Chip, I confess I didn't know there were two versions. I thought they were just different verses. But I choose muddle through, as I learned to love it as a kid with the Judy Garland version. But I've been listening to the Sinatra version this year, as it's lighter and less mournful, to me. Yes, 'it may be your last' isn't very hopeful, is it lol.

SCOTTtheBADGER said...

Still it's better than "Do you hear what I hear" Where the little shepherd boy goes and tells the mighty king about the Birth. The king of Judea at that time was Herod, and we know how well the little shepherd boy passing that news to Herod worked out. Thanks shepherd boy.

caplight45 said...

David@1:09
Thanks. I needed that today.

Patrick said...

Smart Christians realize that Christianity has roots. And that the smart worshipping Greeks realized that the Gods represented aspects of one energy. You'll find it stated that way in their lit. The scope of thinking about God continually evolves in imperfect people.

selworks said...

I'm astonished that none of the comments here mention the wonderful 2 part Mark Steyn podcasts on this song and on Hugh Martin's career. Here's the link:

http://www.steynonline.com/4699/have-yourself-a-merry-little-christmas

Listeners will learn that there were four versions of the lyrics, including one entirely Christian version after Martin's becoming a sincere Seventh Day Adventist.
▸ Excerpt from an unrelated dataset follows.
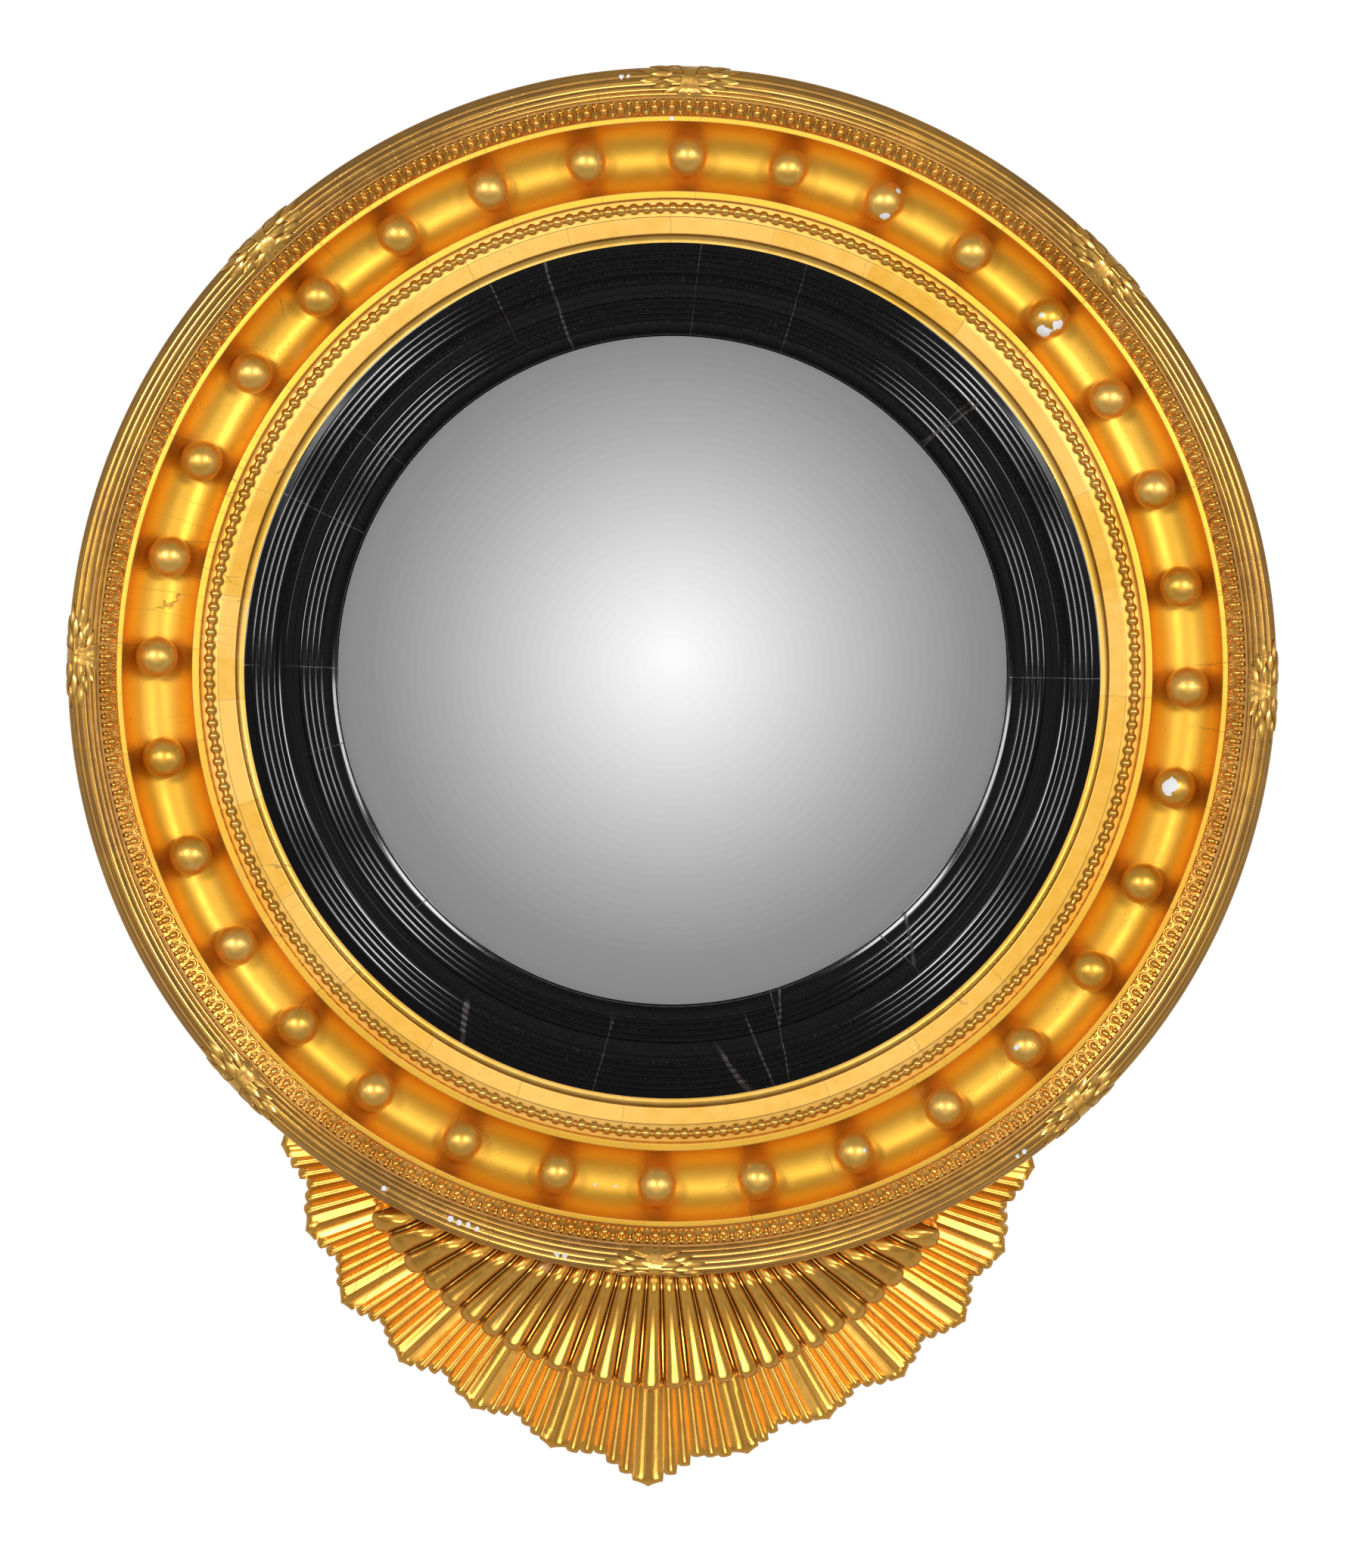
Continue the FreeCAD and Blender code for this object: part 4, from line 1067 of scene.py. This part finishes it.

I've always loved the song, with it's Christian/secular, 'merry'/poignant & wistful inherent contradictions. The contradictions seem to go to some of the unspoken elements of contemporary Christmas, at least for me.

Ann Althouse said...

"I'm astonished that none of the comments here mention the wonderful 2 part Mark Steyn podcasts on this song and on Hugh Martin's career."

Thanks. I did a Google search about it, but podcasts fly under the radar.